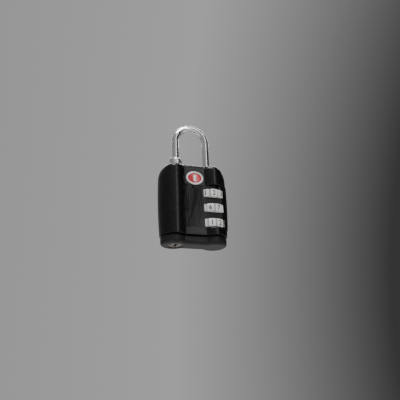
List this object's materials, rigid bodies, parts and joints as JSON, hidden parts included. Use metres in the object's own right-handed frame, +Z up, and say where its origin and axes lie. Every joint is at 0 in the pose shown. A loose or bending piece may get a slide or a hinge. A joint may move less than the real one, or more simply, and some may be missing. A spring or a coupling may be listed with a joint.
{
  "type": "combination padlock",
  "caption": "Small travel padlock with a smooth steel shackle, a collar on its long leg, rotating number dials and a key override in its base.",
  "frame": {"origin": "centre of the cap's flat bottom face", "axes": "+Z up along the shackle's legs, +X from the key cylinder's lobe to the dials' lobe, the dials face -Y"},
  "size_m": [0.0326, 0.0141, 0.062],
  "materials": {
    "black_gloss": "gloss black enamel on zinc die casting",
    "black_satin": "satin black enamel on zinc die casting",
    "badge_enamel": "red enamel in a white rim",
    "chrome": "polished chrome plate on steel rod",
    "collar_silver": "satin nickel plate",
    "dial_white": "white moulded dial with black filled digits",
    "brass": "machined",
    "spring_steel": "drawn wire and stamped sheet",
    "zinc": "plain zinc casting",
    "cylinder_nickel": "dull nickel plate on brass"
  },
  "bodies": {
    "case": {"shell": "black_gloss", "face_plate": "black_satin", "badge": "badge_enamel", "bottom_cap": "black_satin", "cap_pins": "black_gloss", "shackle_collar": "collar_silver", "cylinder_barrel": "cylinder_nickel", "detent_spring": "spring_steel", "shackle_spring": "spring_steel", "spindle_spring": "spring_steel", "bolt_spring": "spring_steel"},
    "shackle": {"shackle": "chrome", "heel_clip": "spring_steel"},
    "top_dial": {"dial_top": "dial_white", "clutch_top": "brass"},
    "middle_dial": {"dial_middle": "dial_white", "clutch_middle": "brass"},
    "bottom_dial": {"dial_bottom": "dial_white", "clutch_bottom": "brass"},
    "bolt": {"latch_bolt": "zinc"},
    "spindle": {"spindle": "zinc"},
    "plug": {"key_plug": "cylinder_nickel", "wafers": "brass", "cam": "zinc", "plug_clip": "spring_steel"}
  },
  "joints": [
    {"name": "shackle_lift", "type": "slide", "parent": "case", "child": "shackle", "axis": [0, 0, 1], "range_m": [0, 0.01], "deforming": ["shackle_spring"]},
    {"name": "top_dial_turn", "type": "hinge", "parent": "case", "child": "top_dial", "pos_m": [0.0086, -0.0006, 0.0243], "axis": [0, 0, 1], "continuous": true},
    {"name": "middle_dial_turn", "type": "hinge", "parent": "case", "child": "middle_dial", "pos_m": [0.0086, -0.0006, 0.0171], "axis": [0, 0, 1], "continuous": true},
    {"name": "bottom_dial_turn", "type": "hinge", "parent": "case", "child": "bottom_dial", "pos_m": [0.0086, -0.0006, 0.0099], "axis": [0, 0, 1], "continuous": true},
    {"name": "bolt_slide", "type": "slide", "parent": "case", "child": "bolt", "axis": [1, 0, 0], "range_m": [0, 0.0013], "deforming": ["bolt_spring"]},
    {"name": "spindle_rise", "type": "slide", "parent": "case", "child": "spindle", "axis": [0, 0, 1], "range_m": [0, 0.0013], "deforming": ["spindle_spring"]},
    {"name": "key_turn", "type": "hinge", "parent": "case", "child": "plug", "pos_m": [-0.0086, 0, 0.001], "axis": [0, 0, 1], "range_deg": [-90, 0]}
  ],
  "couplings": [
    {"joint": "spindle_rise", "follows": "bolt_slide", "ratio": 1}
  ]
}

☆ ☆ ☆ ☆ ☆ ☆ ☆

**Goal of the exercise**
Your task is to return the full listing exactly as it was given.

**Finished task**
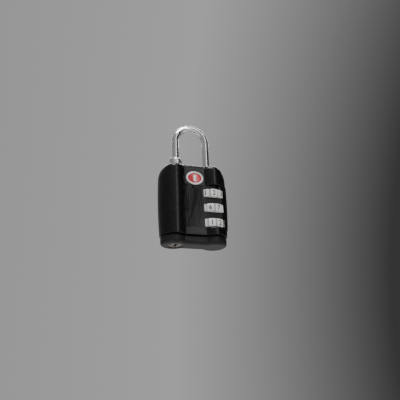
List this object's materials, rigid bodies, parts and joints as JSON, hidden parts included. Use metres in the object's own right-handed frame, +Z up, and say where its origin and axes lie. Every joint is at 0 in the pose shown. A loose or bending piece may get a slide or a hinge. A joint may move less than the real one, or more simply, and some may be missing. A spring or a coupling may be listed with a joint.
{
  "type": "combination padlock",
  "caption": "Small travel padlock with a smooth steel shackle, a collar on its long leg, rotating number dials and a key override in its base.",
  "frame": {"origin": "centre of the cap's flat bottom face", "axes": "+Z up along the shackle's legs, +X from the key cylinder's lobe to the dials' lobe, the dials face -Y"},
  "size_m": [0.0326, 0.0141, 0.062],
  "materials": {
    "black_gloss": "gloss black enamel on zinc die casting",
    "black_satin": "satin black enamel on zinc die casting",
    "badge_enamel": "red enamel in a white rim",
    "chrome": "polished chrome plate on steel rod",
    "collar_silver": "satin nickel plate",
    "dial_white": "white moulded dial with black filled digits",
    "brass": "machined",
    "spring_steel": "drawn wire and stamped sheet",
    "zinc": "plain zinc casting",
    "cylinder_nickel": "dull nickel plate on brass"
  },
  "bodies": {
    "case": {"shell": "black_gloss", "face_plate": "black_satin", "badge": "badge_enamel", "bottom_cap": "black_satin", "cap_pins": "black_gloss", "shackle_collar": "collar_silver", "cylinder_barrel": "cylinder_nickel", "detent_spring": "spring_steel", "shackle_spring": "spring_steel", "spindle_spring": "spring_steel", "bolt_spring": "spring_steel"},
    "shackle": {"shackle": "chrome", "heel_clip": "spring_steel"},
    "top_dial": {"dial_top": "dial_white", "clutch_top": "brass"},
    "middle_dial": {"dial_middle": "dial_white", "clutch_middle": "brass"},
    "bottom_dial": {"dial_bottom": "dial_white", "clutch_bottom": "brass"},
    "bolt": {"latch_bolt": "zinc"},
    "spindle": {"spindle": "zinc"},
    "plug": {"key_plug": "cylinder_nickel", "wafers": "brass", "cam": "zinc", "plug_clip": "spring_steel"}
  },
  "joints": [
    {"name": "shackle_lift", "type": "slide", "parent": "case", "child": "shackle", "axis": [0, 0, 1], "range_m": [0, 0.01], "deforming": ["shackle_spring"]},
    {"name": "top_dial_turn", "type": "hinge", "parent": "case", "child": "top_dial", "pos_m": [0.0086, -0.0006, 0.0243], "axis": [0, 0, 1], "continuous": true},
    {"name": "middle_dial_turn", "type": "hinge", "parent": "case", "child": "middle_dial", "pos_m": [0.0086, -0.0006, 0.0171], "axis": [0, 0, 1], "continuous": true},
    {"name": "bottom_dial_turn", "type": "hinge", "parent": "case", "child": "bottom_dial", "pos_m": [0.0086, -0.0006, 0.0099], "axis": [0, 0, 1], "continuous": true},
    {"name": "bolt_slide", "type": "slide", "parent": "case", "child": "bolt", "axis": [1, 0, 0], "range_m": [0, 0.0013], "deforming": ["bolt_spring"]},
    {"name": "spindle_rise", "type": "slide", "parent": "case", "child": "spindle", "axis": [0, 0, 1], "range_m": [0, 0.0013], "deforming": ["spindle_spring"]},
    {"name": "key_turn", "type": "hinge", "parent": "case", "child": "plug", "pos_m": [-0.0086, 0, 0.001], "axis": [0, 0, 1], "range_deg": [-90, 0]}
  ],
  "couplings": [
    {"joint": "spindle_rise", "follows": "bolt_slide", "ratio": 1}
  ]
}